Que dites- vous à ceux et celles qui voient derrière la Francophonie, une forme de colonialisme entretenue par la France ?

Je leur réponds qu’ils se trompent. La Francophonie n’a rien à voir avec le colonialisme. C’était d’ailleurs le souhait originel des pères fondateurs de la Francophonie : Léopold Sédar Senghor, Habib Bourguiba, Hamani Diori et Norodom Sihanouk. Cela fait bien longtemps que la langue française n’appartient plus seulement aux Français ! Cette langue est aussi la nôtre. Et si la France est bien entendu un membre important de notre Organisation, elle n’est pas la seule puisque 57 Etats et gouvernements membres en font également partie, ainsi que 20 observateurs. Je rappelle souvent une anecdote à ce sujet lors de ma rencontre avec Aimé Césaire, en 2005, à Fort-de-France. Il m’a dit à l’issue de notre rencontre : « tu sais, Abdou, j’étais contre la Francophonie avant de te rencontrer parce que je pensais que c’était un concept empreint de colonialisme. Maintenant que j’ai entendu ce que vous faites en matière de promotion de la diversité culturelle et linguistique, j’ai changé d’avis. Je suis d’accord avec la Francophonie ».

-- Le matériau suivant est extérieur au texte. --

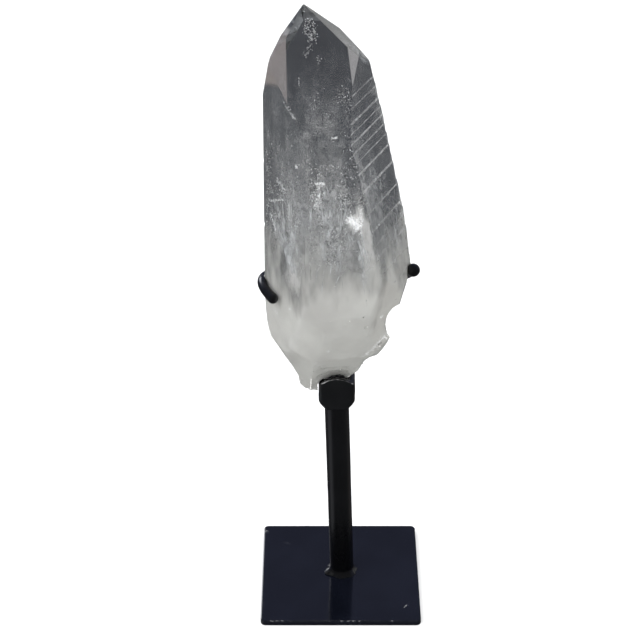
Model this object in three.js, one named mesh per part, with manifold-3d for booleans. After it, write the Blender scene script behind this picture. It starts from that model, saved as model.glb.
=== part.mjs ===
// Clear quartz point held on a small hand-made steel stand.
// Millimetres, +Z up, the viewer looks along +Y. The origin is the centre of the base plate's underside.

import * as THREE from 'three';
import { mergeVertices } from 'three/addons/utils/BufferGeometryUtils.js';
import Module from 'manifold-3d';

const wasm = await Module();
wasm.setup();

// Stand
const PLATE_SIDE = 80;
const PLATE_THICKNESS = 3;
const PLATE_CORNER_RADIUS = 2.5;
const PLATE_EDGE_BEVEL = 0.4;
const POST_RADIUS = 6;
const POST_FOOT = [0.9, 2];
const POST_TOP = [-2.2, 2];
const WELD_RADIUS = 8.2;
const WELD_HEIGHT = 3;
const SPATTER_RADII = [2.4, 2, 2.2];
const SPATTER_FORWARD = 2.6;
const SPATTER_HEIGHT = 1.2;
const SEAT_WIDTH = 18;
const SEAT_DEPTH = 18;
const SEAT_BOTTOM = 106;
const SEAT_SIDE_TOP = 120;
const SEAT_ARCH_RISE = 4;
const SEAT_CHAMFER = 4;
const SEAT_WALL = 2.4;
const SEAT_FLOOR = 4.5;
const WIRE_RADIUS = 2.45;
const LEFT_TIP_RADIUS = 2.6;
const RIGHT_TIP_RADIUS = 3.3;
const WIRE_SIDES = 8;
const WIRE_STEPS = 34;
const ARM_WELD_RADIUS = 3.2;
const ARM_WELD_FLATTENING = 0.75;
const GAP = 0.3;

// Crystal: face directions in degrees. The azimuth turns from the viewer towards +X, and the rise is how far
// a face's outward normal points above the horizontal.
const RHOMB_RISE = 38.2;
const BLOCK = 400;
const CUTTER_REACH = 80;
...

Cinquante après les indépendances pensez qu’il est enfin venu le temps de l’Afrique ?

Certainement ! L’Afrique affronte à son tour des défis que l’Asie ou l’Amérique du Sud ont dû affronter il y a peu. Et elle a pour elle une population jeune et de mieux en mieux formée et des ressources naturelles renouvelables abondantes et variées. Elle connaît aussi une évolution politique positive, au-delà des conflits qui la déchirent encore, sans oublier un idéal panafricain toujours vivace. Et elle peut bénéficier de technologies nouvelles, diffusées à l’échelle mondiale. Il y a donc toutes les raisons d’être optimiste – sans s’aveugler sur les difficultés à surmonter.